• **Exercise objective**
Determine the number of lines holding the word "from"; answer with that number only.

• **Recorded information**
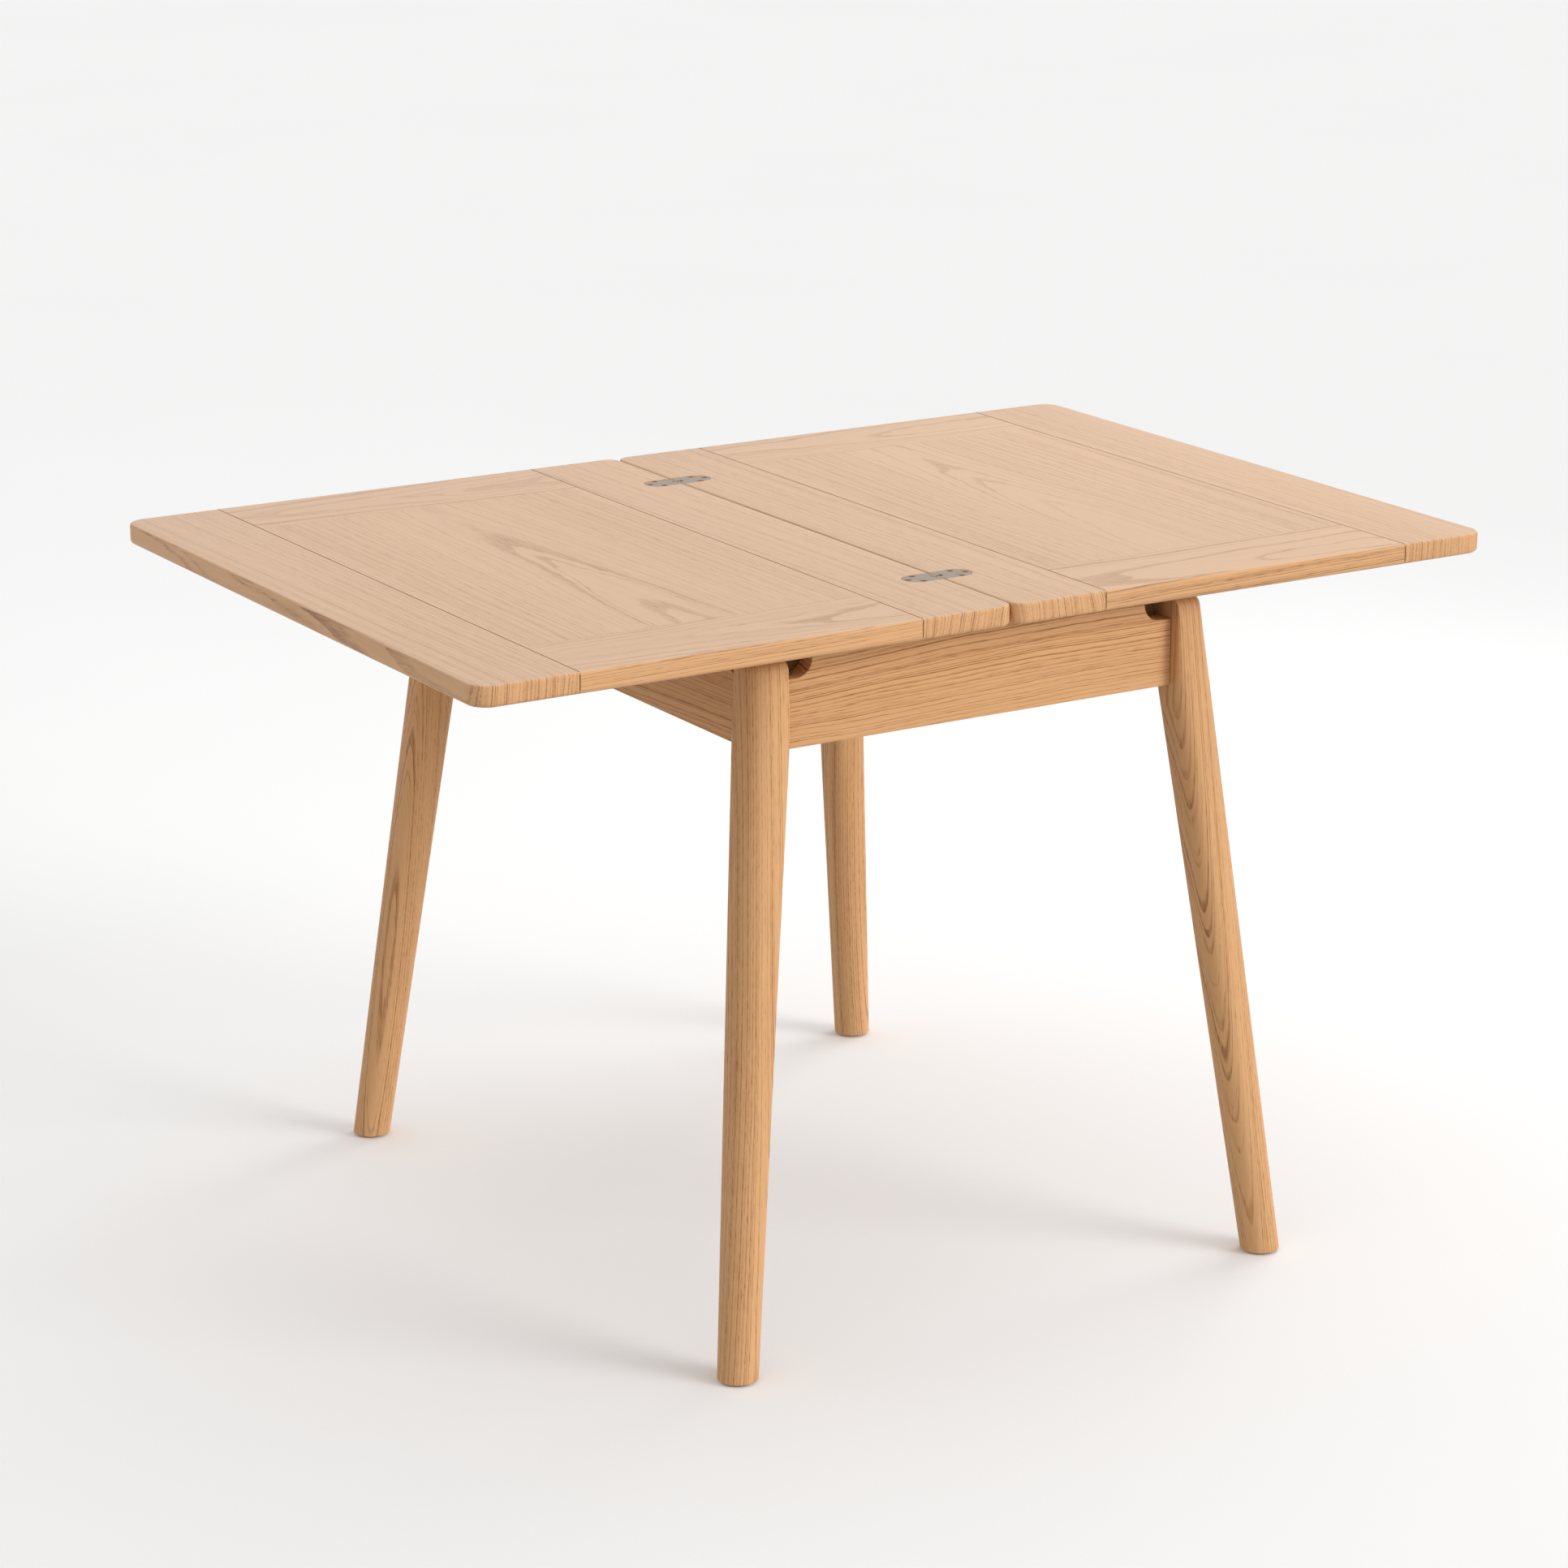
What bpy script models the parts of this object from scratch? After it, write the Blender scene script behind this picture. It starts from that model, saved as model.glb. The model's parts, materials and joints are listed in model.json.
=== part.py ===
"""Flip-top extending dining table, modelled open and ready to use.

Two equal leaves lie end to end on a splayed four-legged base. The flip leaf folds
up and over onto the main leaf on two flush counter-flap hinges, and the main leaf
slides along the base on two captured runners, so that the folded top ends up
centred over the legs. Metres, +Z up, +X from the main leaf to the flip leaf, with
the origin on the floor under the middle of the open top.
"""

import math

import bmesh
import bpy
from mathutils import Matrix, Vector

# Overall sizes.
TOP_LENGTH = 1.200
TOP_WIDTH = 0.800
TABLE_HEIGHT = 0.750
TOP_THICKNESS = 0.022

# Leaves: frame-and-panel boards, rounded corners and softened arrises.
STILE_WIDTH = 0.109
RAIL_WIDTH = 0.110
OUTER_CORNER_RADIUS = 0.022
HINGE_CORNER_RADIUS = 0.016
TOP_ARRIS = 0.003
BOTTOM_ARRIS = 0.005
GLUE_GAP = 0.0003
LEAF_GAP = 0.0003

# Legs: a rounded square at the top that becomes a round foot, splayed both ways. Their
# axes start inside the folded top's outline and reach the floor outside it.
LEG_TOP_INSET_X = 0.0533
LEG_TOP_INSET_Y = 0.0729
FOOT_OUTREACH_X = 0.0254
FOOT_OUTREACH_Y = 0.0047
LEG_TOP_WIDTH = 0.0514
FOOT_DIAMETER = 0.0414
LEG_OUTER_RADIUS = 0.0249
LEG_SIDE_RADIUS = 0.0156
LEG_INNER_RADIUS = 0.0151
LEG_BEND_DROP = 0.0207
LEG_TOP_DROP = 0.0145
LEG_TOP_ROUNDING = 0.010
FOOT_CHAMFER = 0.0015
GLIDE_THICKNESS = 0.002
GLIDE_DIAMETER = 0.033

# Aprons, with a notch beside each leg.
APRON_THICKNESS = 0.022
APRON_HEIGHT = 0.1055
APRON_OUTSET = 0.0275
NOTCH_WIDTH = 0.0338
NOTCH_DEPTH = 0.035
NOTCH_RADIUS = 0.019
SLIDE_GAP = 0.0008

# Corner blocks and the bolts that pull each leg into its corner.
BLOCK_HEIGHT = 0.090
BLOCK_LIFT = 0.010
BLOCK_NEAR = 0.012
BLOCK_FAR = 0.050
BOLT_DIAMETER = 0.006
BOLT_HEAD_DIAMETER = 0.015
BOLT_HEAD_HEIGHT = 0.0025
BOLT_INTO_LEG = 0.026
HOLE_CLEARANCE = 0.0003

# Slide: two grooved guides in the base and two tongued runners under the main leaf.
GUIDE_SPREAD = 0.400
GUIDE_WIDTH = 0.022
GUIDE_HEIGHT = 0.044
GROOVE_HEIGHT = 0.010
GROOVE_DEPTH = 0.010
GROOVE_DROP = 0.016
RUNNER_WIDTH = 0.020
RUNNER_HEIGHT = 0.030
SLIDE_CLEARANCE = 0.0006
STOP_CLEARANCE = 0.0010
CROSS_RAIL_WIDTH = 0.022
CROSS_RAIL_HEIGHT = 0.046

# Counter-flap hinges: two wings, a double link and two pins each.
HINGE_SPREAD = 0.518
WING_LENGTH = 0.040
WING_WIDTH = 0.030
WING_THICKNESS = 0.0025
WING_RECESS = 0.0001
PIN_DEPTH = 0.00335
PIN_DIAMETER = 0.0020
PIN_CLEARANCE = 0.00005
LINK_EYE_RADIUS = 0.0028
LINK_WAIST = 0.0026
LINK_WIDTH = 0.0050
LINK_CLEARANCE = 0.0003
KNUCKLE_WALL = 0.0015
KNUCKLE_EAR = 0.0035
SCREW_HEAD_DIAMETER = 0.0068
SCREW_DIAMETER = 0.0030
SCREW_LENGTH = 0.014
SCREW_RECESS = 0.00015
SCREW_PAIR_REACH = 0.023
SCREW_PAIR_SPREAD = 0.0216
SCREW_TIP_REACH = 0.0345

# Facets.
CORNER_STEPS = 6
ARRIS_STEPS = 3
LEG_CORNER_STEPS = 4
ROUND_STEPS = 16
PIN_STEPS = 24

# Worked out from the sizes above.
UNDERSIDE = TABLE_HEIGHT - TOP_THICKNESS
APRON_TOP = UNDERSIDE - SLIDE_GAP
APRON_BOTTOM = APRON_TOP - APRON_HEIGHT
LEG_TOP = UNDERSIDE - LEG_TOP_DROP
LEG_BEND_HEIGHT = APRON_BOTTOM - LEG_BEND_DROP
LEG_TOP_X = TOP_LENGTH / 4 - LEG_TOP_INSET_X
LEG_TOP_Y = TOP_WIDTH / 2 - LEG_TOP_INSET_Y
FOOT_X = TOP_LENGTH / 4 + FOOT_OUTREACH_X
FOOT_Y = TOP_WIDTH / 2 + FOOT_OUTREACH_Y
PIN_OFFSET = PIN_DEPTH + LEAF_GAP / 2
PIN_HEIGHT = TABLE_HEIGHT - PIN_DEPTH
FOLD_TRAVEL = TOP_LENGTH / 4

NEAR_FAR = (("near", -1), ("far", 1))
CORNERS = (
    ("near_left", -1, -1),
    ("near_right", 1, -1),
    ("far_left", -1, 1),
    ("far_right", 1, 1),
)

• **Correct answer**
4